### EXERCISE REQUIREMENTS:
Sift the listing for lines that hold the string "bodies" and pull them out.

■ ■ ■ ■ ■

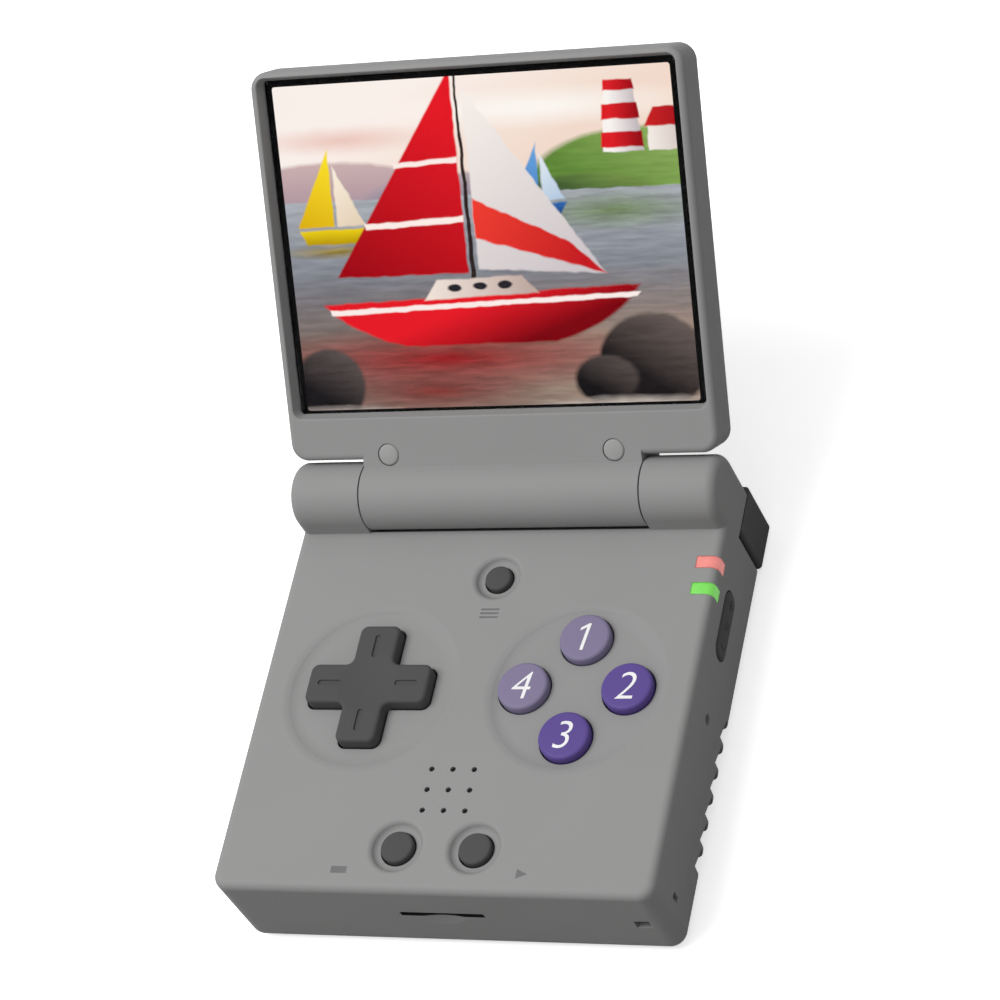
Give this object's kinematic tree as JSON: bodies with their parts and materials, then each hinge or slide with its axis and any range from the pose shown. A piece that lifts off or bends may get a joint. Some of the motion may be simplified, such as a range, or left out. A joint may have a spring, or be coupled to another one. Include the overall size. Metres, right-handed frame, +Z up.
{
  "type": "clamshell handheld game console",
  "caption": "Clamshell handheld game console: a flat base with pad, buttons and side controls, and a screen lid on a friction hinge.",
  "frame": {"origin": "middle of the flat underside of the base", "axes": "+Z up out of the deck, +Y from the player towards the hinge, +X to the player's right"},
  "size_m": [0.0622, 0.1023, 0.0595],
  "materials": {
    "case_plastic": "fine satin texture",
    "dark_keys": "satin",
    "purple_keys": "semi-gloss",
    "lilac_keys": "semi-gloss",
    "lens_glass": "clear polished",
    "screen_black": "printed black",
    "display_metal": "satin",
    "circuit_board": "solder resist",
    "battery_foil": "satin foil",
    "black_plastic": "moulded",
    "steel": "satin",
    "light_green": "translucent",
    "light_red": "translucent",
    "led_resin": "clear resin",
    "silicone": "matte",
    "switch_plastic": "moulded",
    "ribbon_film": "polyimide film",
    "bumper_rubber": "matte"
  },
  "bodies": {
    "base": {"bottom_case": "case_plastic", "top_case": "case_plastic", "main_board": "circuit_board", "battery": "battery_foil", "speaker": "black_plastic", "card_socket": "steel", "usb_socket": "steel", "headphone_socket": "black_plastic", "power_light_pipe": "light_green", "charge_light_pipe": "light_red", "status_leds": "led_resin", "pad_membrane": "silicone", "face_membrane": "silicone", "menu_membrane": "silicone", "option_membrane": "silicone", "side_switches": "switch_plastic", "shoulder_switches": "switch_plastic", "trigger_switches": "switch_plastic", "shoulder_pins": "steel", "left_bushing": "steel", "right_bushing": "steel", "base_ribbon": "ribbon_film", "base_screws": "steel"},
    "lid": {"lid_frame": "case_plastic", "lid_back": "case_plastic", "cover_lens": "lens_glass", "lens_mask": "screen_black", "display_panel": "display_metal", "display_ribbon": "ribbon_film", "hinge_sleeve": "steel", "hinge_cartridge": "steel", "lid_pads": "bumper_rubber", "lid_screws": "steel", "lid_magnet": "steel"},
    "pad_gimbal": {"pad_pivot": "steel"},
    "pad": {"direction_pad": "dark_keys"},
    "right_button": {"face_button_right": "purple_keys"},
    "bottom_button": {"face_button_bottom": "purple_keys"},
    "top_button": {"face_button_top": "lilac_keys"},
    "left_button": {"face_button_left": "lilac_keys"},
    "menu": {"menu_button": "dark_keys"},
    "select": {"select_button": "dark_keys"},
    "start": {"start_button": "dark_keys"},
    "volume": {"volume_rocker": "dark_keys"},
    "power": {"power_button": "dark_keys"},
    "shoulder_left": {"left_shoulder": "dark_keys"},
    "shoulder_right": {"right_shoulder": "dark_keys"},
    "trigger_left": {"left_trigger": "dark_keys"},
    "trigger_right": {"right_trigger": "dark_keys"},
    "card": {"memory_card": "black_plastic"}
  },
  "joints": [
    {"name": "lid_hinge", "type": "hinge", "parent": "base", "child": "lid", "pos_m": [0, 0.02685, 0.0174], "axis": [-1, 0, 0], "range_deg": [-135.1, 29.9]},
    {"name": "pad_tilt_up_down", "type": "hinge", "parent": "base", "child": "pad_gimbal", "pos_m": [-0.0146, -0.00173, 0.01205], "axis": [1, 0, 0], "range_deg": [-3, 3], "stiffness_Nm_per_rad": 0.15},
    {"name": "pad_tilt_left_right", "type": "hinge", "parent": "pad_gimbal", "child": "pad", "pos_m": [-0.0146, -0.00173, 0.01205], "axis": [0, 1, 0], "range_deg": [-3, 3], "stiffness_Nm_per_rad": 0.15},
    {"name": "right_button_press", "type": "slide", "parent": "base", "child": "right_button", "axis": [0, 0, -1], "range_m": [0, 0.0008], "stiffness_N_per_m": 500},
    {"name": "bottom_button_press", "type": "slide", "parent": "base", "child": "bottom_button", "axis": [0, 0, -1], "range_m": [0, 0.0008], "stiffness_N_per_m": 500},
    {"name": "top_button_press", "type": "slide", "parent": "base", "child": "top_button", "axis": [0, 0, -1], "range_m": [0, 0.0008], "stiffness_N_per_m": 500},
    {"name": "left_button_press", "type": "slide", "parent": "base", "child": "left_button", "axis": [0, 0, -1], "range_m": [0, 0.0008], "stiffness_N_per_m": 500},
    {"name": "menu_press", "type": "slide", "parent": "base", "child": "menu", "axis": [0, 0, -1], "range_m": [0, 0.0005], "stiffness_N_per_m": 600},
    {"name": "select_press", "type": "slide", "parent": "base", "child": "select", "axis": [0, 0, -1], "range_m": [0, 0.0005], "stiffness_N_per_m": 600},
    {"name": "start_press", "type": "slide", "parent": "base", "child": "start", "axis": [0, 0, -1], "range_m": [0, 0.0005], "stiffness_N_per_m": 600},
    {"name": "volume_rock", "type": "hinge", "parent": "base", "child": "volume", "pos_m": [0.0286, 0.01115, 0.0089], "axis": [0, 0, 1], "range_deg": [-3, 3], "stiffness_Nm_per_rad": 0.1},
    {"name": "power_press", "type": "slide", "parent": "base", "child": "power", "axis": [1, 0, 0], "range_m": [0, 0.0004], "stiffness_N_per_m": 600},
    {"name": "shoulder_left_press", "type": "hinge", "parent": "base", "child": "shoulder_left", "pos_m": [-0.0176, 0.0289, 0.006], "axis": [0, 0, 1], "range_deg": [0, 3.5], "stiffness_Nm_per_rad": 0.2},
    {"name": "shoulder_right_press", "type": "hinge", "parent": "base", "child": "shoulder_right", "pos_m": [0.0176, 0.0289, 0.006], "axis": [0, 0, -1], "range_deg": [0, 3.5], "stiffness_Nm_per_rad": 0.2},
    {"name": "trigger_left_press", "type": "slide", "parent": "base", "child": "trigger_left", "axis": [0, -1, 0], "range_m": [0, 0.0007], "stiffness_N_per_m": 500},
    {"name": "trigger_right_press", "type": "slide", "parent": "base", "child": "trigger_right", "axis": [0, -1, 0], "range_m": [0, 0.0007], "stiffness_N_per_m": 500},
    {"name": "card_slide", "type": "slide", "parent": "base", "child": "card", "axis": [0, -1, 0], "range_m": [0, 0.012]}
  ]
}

■ ■ ■ ■ ■

### RESULT FOR THIS TASK:
Give this object's kinematic tree as JSON: bodies with their parts and materials, then each hinge or slide with its axis and any range from the pose shown. A piece that lifts off or bends may get a joint. Some of the motion may be simplified, such as a range, or left out. A joint may have a spring, or be coupled to another one. Include the overall size. Metres, right-handed frame, +Z up.
  "bodies": {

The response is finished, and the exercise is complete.